- Theatrical release poster
- Directed by: Roopa Iyer
- Written by: Roopa Iyer M. Rajendra Rajan
- Screenplay by: Roopa Iyer
- Produced by: Roopa Iyer; Jaya Gopal AB; Rajendra Rajan;
- Starring: Shreyas Talpade; Roopa Iyer; Suresh Oberoi;
- Cinematography: Hari Vedant; Shrinivas Ramaiah;
- Edited by: Crazy Mindz Sri
- Music by: Gautham Srivatsa
- Production companies: Zee Studios; India Classic Arts; Transindia Media;
- Distributed by: Zee Studios
- Release date: 2 January 2026;
- Running time: 120 minutes
- Country: India
- Language: Hindi

= Azad Bharath =

2026 Indian film by Roopa Iyer

Azad Bharath is a 2026 Indian Hindi-language historical film starring Shreyas Talpade, Suresh Oberoi, Roopa Iyer, and Indira Tiwari. Directed by Roopa Iyer, the film is set against the backdrop of the Indian National Army, with a focus on its women's unit, the Rani of Jhansi Regiment (also known as the Rani Laxmibai Regiment). The film is produced by Zee Studios and India Classic Arts and it had its worldwide theatrical release on 2 January 2026.

==Synopsis==
The film depicts the role of the Rani of Jhansi Regiment, a women's combat unit associated with the Indian National Army during India's independence movement. The narrative examines the experiences, training, and participation of women soldiers within the regiment.
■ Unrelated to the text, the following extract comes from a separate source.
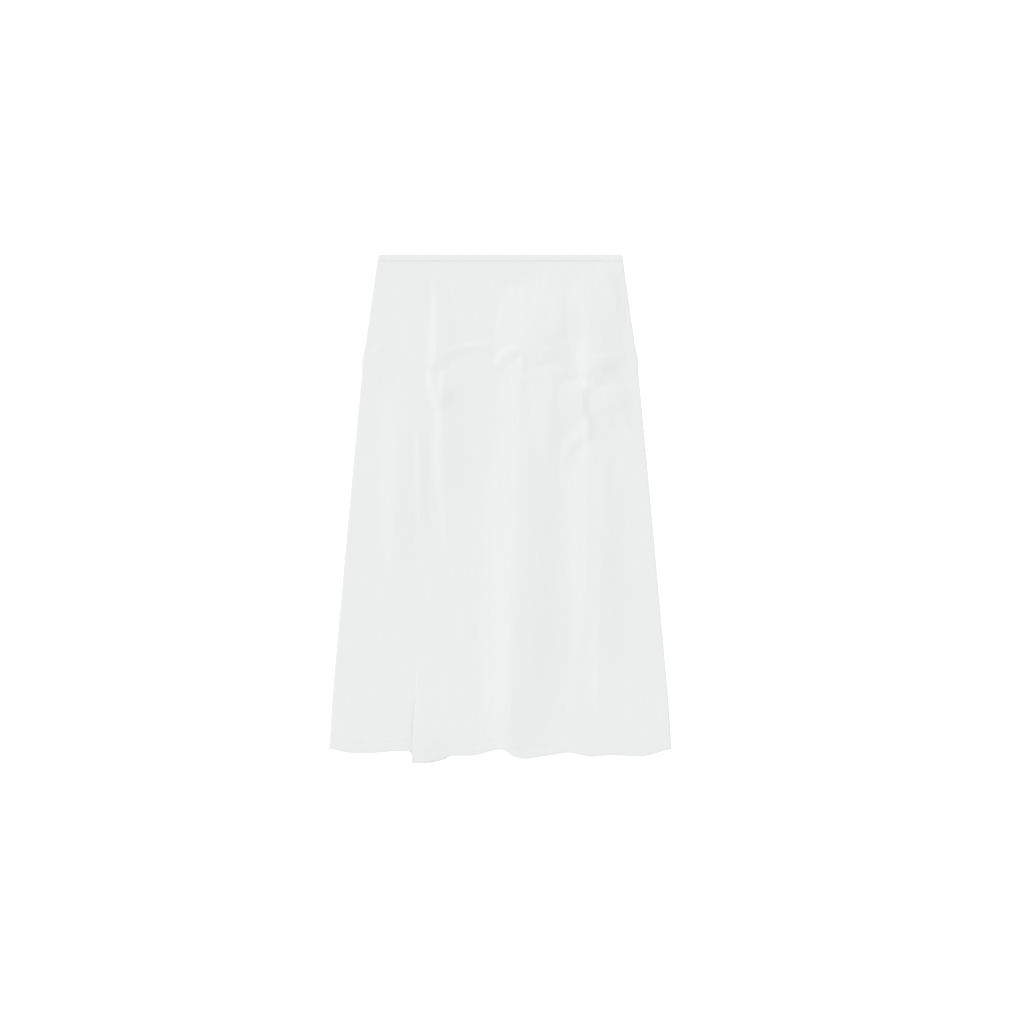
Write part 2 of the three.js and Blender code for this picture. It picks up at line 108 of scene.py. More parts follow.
# Folds and creases. A row gives a crest's place, its rise, and its run to the left and the right of
# the way down the table. A fold that leans lies over the cloth on its left. The foot says how its
# left side meets the cloth: 2 in a soft hollow, 1 at a straight slope, less with a round shoulder.
Crest = namedtuple("Crest", "x drop rise left right")
Fold = namedtuple("Fold", "rows lean foot", defaults=[0, 2])
FOLDS = {
    "left_column": Fold([
        Crest(-199, 223, 0, 26, 40),
        Crest(-187, 281, 1.8, 38, 60),
        Crest(-186, 362, 3.1, 42, 66),
        Crest(-188, 452, 2.8, 34, 66),
        Crest(-193, 533, 1.5, 22, 60),
        Crest(-198, 623, 0, 10, 40),
    ]),
    "beside_left_column": Fold([
        Crest(-147, 299, 0, 10, 20),
        Crest(-146, 353, 1.2, 13, 26),
        Crest(-144, 443, 1.1, 13, 26),
        Crest(-142, 515, 0, 10, 20),
    ]),
    "left_hip": Fold([
        Crest(-120, 22, 0, 8, 20),
        Crest(-115, 83, 1.3, 13, 44),
        Crest(-114, 146, 2.3, 20, 50),
        Crest(-114, 180, 2.6, 22, 40),
        Crest(-124, 209, 0, 18, 16),
    ]),
    "left_pinch": Fold([
        Crest(-130, 205, 0, 8, 14),
        Crest(-124, 227, 2.2, 13, 30),
        Crest(-118, 245, 2.9, 14, 42),
        Crest(-113, 263, 2.5, 14, 44),
        Crest(-107, 284, 0, 9, 24),
    ]),
    "below_left_hip": Fold([
        Crest(-99, 202, 0, 10, 14),
        Crest(-101, 223, 1.2, 12, 34),
        Crest(-103, 263, 1.7, 17, 44),
        Crest(-104, 299, 1.6, 16, 50),
        Crest(-104, 353, 2.5, 27, 58),
        Crest(-101, 425, 1.7, 20, 60),
        Crest(-98, 497, 0.7, 12, 60),
        Crest(-97, 605, 0.3, 40, 60),
        Crest(-97, 767, 0.6, 70, 50),
        Crest(-97, 938, 1.4, 80, 40),
    ]),
    "belly": Fold([
        Crest(88, 16, 0, 36, 60),
        Crest(92, 42, 2.0, 50, 90),
        Crest(92, 76, 3.4, 68, 100),
        Crest(81, 104, 4.5, 84, 110),
        Crest(65, 133, 4.9, 76, 110),
        Crest(56, 162, 4.5, 68, 104),
        Crest(47, 194, 2.8, 58, 96),
        Crest(40, 227, 1.0, 44, 76),
        Crest(38, 254, 0, 30, 56),
    ], foot=0.9),
    "beside_belly": Fold([
        Crest(101, 65, 0, 12, 24),
        Crest(103, 92, 0.8, 26, 44),
        Crest(104, 119, 1.4, 24, 46),
        Crest(104, 137, 1.3, 20, 42),
        Crest(104, 157, 0, 12, 24),
    ]),
    "centre_column": Fold([
        Crest(35, 180, 0, 16, 36),
        Crest(38, 212, 2.0, 34, 70),
        Crest(38, 263, 3.0, 54, 84),
        Crest(40, 335, 4.0, 60, 86),
        Crest(36, 407, 5.2, 68, 88),
        Crest(31, 551, 7.0, 73, 94),
        Crest(26, 695, 8.2, 72, 100),
        Crest(21, 803, 6.6, 59, 104),
        Crest(19, 875, 3.4, 48, 104),
        Crest(18, 938, 2.4, 44, 104),
    ]),
    "beside_centre_column": Fold([
        Crest(91, 200, 0, 36, 40),
        Crest(91, 222, 3.0, 46, 54),
        Crest(89, 263, 3.7, 44, 56),
        Crest(87, 308, 2.8, 28, 52),
        Crest(84, 353, 1.2, 16, 46),
        Crest(80, 392, 0, 12, 40),
    ], foot=1.3),
    "right_hip": Fold([
        Crest(158, 14, 0, 26, 40),
        Crest(166, 56, 2.8, 45, 74),
        Crest(166, 101, 4.3, 46, 82),
        Crest(166, 155, 4.8, 44, 84),
        Crest(167, 176, 4.4, 40, 82),
        Crest(167, 189, 3.9, 38, 80),
        Crest(165, 203, 3.1, 30, 76),
        Crest(161, 218, 2.0, 20, 60),
        Crest(157, 234, 0.9, 12, 34),
        Crest(154, 246, 0, 8, 24),
    ], foot=1.15),
    "right_hip_foot": Fold([
        Crest(208, 180, 0, 8, 30),
        Crest(190, 187, 0.7, 14, 60),
        Crest(176, 198, 0.7, 16, 60),
        Crest(165, 212, 0.4, 12, 50),
        Crest(159, 226, 0, 8, 24),
    ], foot=1.3),
    "right_hip_tip": Fold([
        Crest(156, 146, 0, 8, 20),
        Crest(154, 168, 1.2, 16, 40),
        Crest(154, 188, 2.4, 19, 74),
        Crest(156, 204, 3.0, 19, 78),
        Crest(159, 220, 2.6, 17, 60),
        Crest(159, 235, 1.1, 12, 30),
        Crest(158, 246, 0, 8, 12),
    ], foot=1.15),
    "right_waist_arc": Fold([
        Crest(178, 14, 0, 24, 24),
        Crest(201, 52, 1.5, 34, 30),
        Crest(216, 84, 1.6, 34, 26),
        Crest(225, 112, 1.1, 30, 22),
        Crest(230, 140, 0, 20, 20),
    ], foot=1.3),
    "right_fan": Fold([
        Crest(224, 234, 0, 12, 30),
        Crest(212, 241, 1.7, 34, 46),
        Crest(201, 250, 3.0, 46, 44),
        Crest(198, 262, 3.5, 45, 44),
        Crest(195, 278, 3.1, 41, 44),
        Crest(194, 294, 1.9, 30, 46),
        Crest(187, 311, 0, 10, 24),
    ], foot=0.6),
    "beside_right_fan": Fold([
        Crest(211, 236, 0, 8, 14),
        Crest(214, 252, 0.7, 15, 34),
        Crest(217, 270, 1.0, 16, 36),
        Crest(222, 292, 1.1, 15, 30),
        Crest(229, 317, 0.9, 14, 24),
        Crest(237, 352, 0, 10, 16),
    ]),
    "above_right_column": Fold([
        Crest(152, 229, 0, 16, 9),
        Crest(150, 240, 2.2, 43, 13),
        Crest(149, 252, 2.8, 44, 14),
        Crest(148, 267, 2.8, 44, 14),
        Crest(149, 283, 2.6, 44, 14),
        Crest(153, 299, 2.6, 44, 19),
        Crest(152, 316, 2.6, 42, 24),
        Crest(145, 331, 2.3, 30, 24),
        Crest(128, 345, 1.7, 18, 24),
        Crest(119, 366, 1.2, 14, 26),
        Crest(122, 398, 0, 12, 20),
    ], foot=1.15),
    "under_right_fan": Fold([
        Crest(153, 226, 0, 20, 40),
        Crest(150, 242, 1.5, 42, 70),
        Crest(150, 267, 1.7, 44, 72),
        Crest(151, 288, 1.2, 42, 66),
        Crest(154, 314, 0, 30, 40),
    ], foot=1.15),
    "right_column": Fold([
        Crest(161, 288, 0, 10, 24),
        Crest(160, 310, 1.9, 16, 44),
        Crest(160, 344, 2.2, 18, 50),
        Crest(160, 376, 3.0, 40, 56),
        Crest(161, 443, 3.5, 52, 64),
        Crest(160, 551, 3.7, 46, 74),
        Crest(156, 632, 2.8, 36, 80),
        Crest(151, 704, 1.5, 30, 86),
        Crest(150, 785, 1.1, 60, 92),
        Crest(148, 938, 1.8, 90, 90),
    ]),
    "beside_right_column": Fold([
        Crest(184, 335, 0, 10, 24),
        Crest(186, 407, 0.9, 16, 40),
        Crest(188, 479, 1.3, 20, 46),
        Crest(182, 587, 1.4, 24, 50),
        Crest(180, 686, 1.5, 28, 54),
        Crest(179, 776, 1.4, 24, 54),
        Crest(179, 848, 0.3, 14, 50),
        Crest(179, 938, 0, 14, 50),
    ]),
    "left_hip_crease": Fold([
        Crest(-237, 175, 0, 16, 8),
        Crest(-219, 171, 1.0, 26, 9),
        Crest(-198, 175, 0.2, 22, 8),
        Crest(-111, 181, 0.1, 18, 8),
        Crest(-79, 170, 1.0, 26, 8),
        Crest(-45, 164, 1.2, 30, 8),
        Crest(-24, 163, 0.8, 26, 8),
        Crest(-6, 166, 0, 18, 8),
    ]),
    "hip_arch": Fold([
        Crest(-8, 206, 0, 12, 6),
        Crest(-2, 195, 1.1, 20, 10),
        Crest(9, 182, 1.1, 26, 15),
        Crest(24, 174, 1.5, 22, 13),
        Crest(38, 180, 1.4, 14, 12),
        Crest(42, 196, 0.9, 12, 9),
        Crest(42, 214, 0, 8, 6),
    ]),
    "right_hip_crease": Fold([
        Crest(70, 174, 0, 16, 8),
        Crest(92, 173, 0.6, 22, 8),
        Crest(116, 177, 0.1, 20, 8),
        Crest(173, 188, 0.4, 16, 8),
        Crest(193, 185, 0.7, 18, 8),
        Crest(213, 188, 0, 16, 8),
    ]),
    "hem_overlap": Fold([
        Crest(-146, 735, 0, 5, 40),
        Crest(-146, 780, 0.5, 6, 48),
        Crest(-146, 820, 2.0, 7, 58),
        Crest(-145, 870, 4.4, 7, 66),
        Crest(-145, 938, 6.6, 7, 68),
    ], lean=15),
    "left_hem": Fold([
        Crest(-266, 731, 0, 30, 40),
        Crest(-266, 821, 0.3, 50, 60),
        Crest(-266, 938, 0.5, 56, 70),
    ]),
    "mid_left": Fold([
        Crest(-68, 551, 0, 50, 24),
        Crest(-68, 731, 0.3, 50, 40),
        Crest(-72, 938, 0.6, 50, 50),
    ]),
    "right_hem": Fold([
        Crest(252, 695, 0, 60, 30),
        Crest(252, 803, 0.6, 90, 36),
        Crest(256, 938, 1.5, 100, 34),
    ]),
}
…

The storyline highlights the life of Neera Arya, presented as one of the regiment's members, using her experiences to represent the broader participation of women in the armed resistance movement of the period.

==Cast==
- Shreyas Talpade as Subhas Chandra Bose
- Roopa Iyer as Neera Arya
- Suresh Oberoi as Chhaju Ramji
- Dr. Subhash Chandra as Neera's mentor
- Priyanshu Chatterjee as Shrikant Ranjan Das
- Indira Tiwari as Saraswati Rajamani
- Suchendra Prasad

==Production==
The film is produced by Roopa Iyer, Jayagopal A.B., and M. Rajendra Rajan. It is jointly backed by India Classic Arts and Zee Studios. The film's music and background score are composed by Gautham Srivatsa, with lyrics written by Sameer Anjaan. Amruta Fadnavis sang the vocals for the film's anthem. The official trailer of Azad Bharath was launched in Mumbai by Amruta Fadnavis.

==Reception==
Dhaval Roy of The Times of India rated it 1.5/5 stars and said that "Although the film takes up an important and powerful chapter of history, its treatment and execution make it an underwhelming outing."
Vinamra Mathur of Firstpost gave 3 stars out of 5 and said that "Azad Bharath is a reminder that freedom movements are not only led by famous voices, but also by fearless footsteps that history sometimes fails to record. The film honors those footsteps — loud enough for the present to hear."
Deccan Chronicle rated it 3/5 stars and said that "If you're looking for a movie that'll leave you feeling inspired and proud, this should be the one."

ABP News rated the film 3.5 stars out of 5 and stated that "Azad Bharath stands out as a powerful patriotic film that restores the legacy of a forgotten heroine. With research-driven direction, strong performances, and emotional resonance, the film emerges as one of the most impactful entries in the genre this year. More than a cinematic experience, it serves as a tribute to courage and remembrance."

Bhawna Arya of Times Now gave 3 stars out of 5 and writes her review that "Azad Bharath is a powerful, moving tribute to the unsung women of India’s freedom struggle. With strong direction, gripping performances, and an emotional core, it’s more than a historical drama; it’s a reminder that history is made not just by famous names, but by fearless footsteps that demand to be remembered."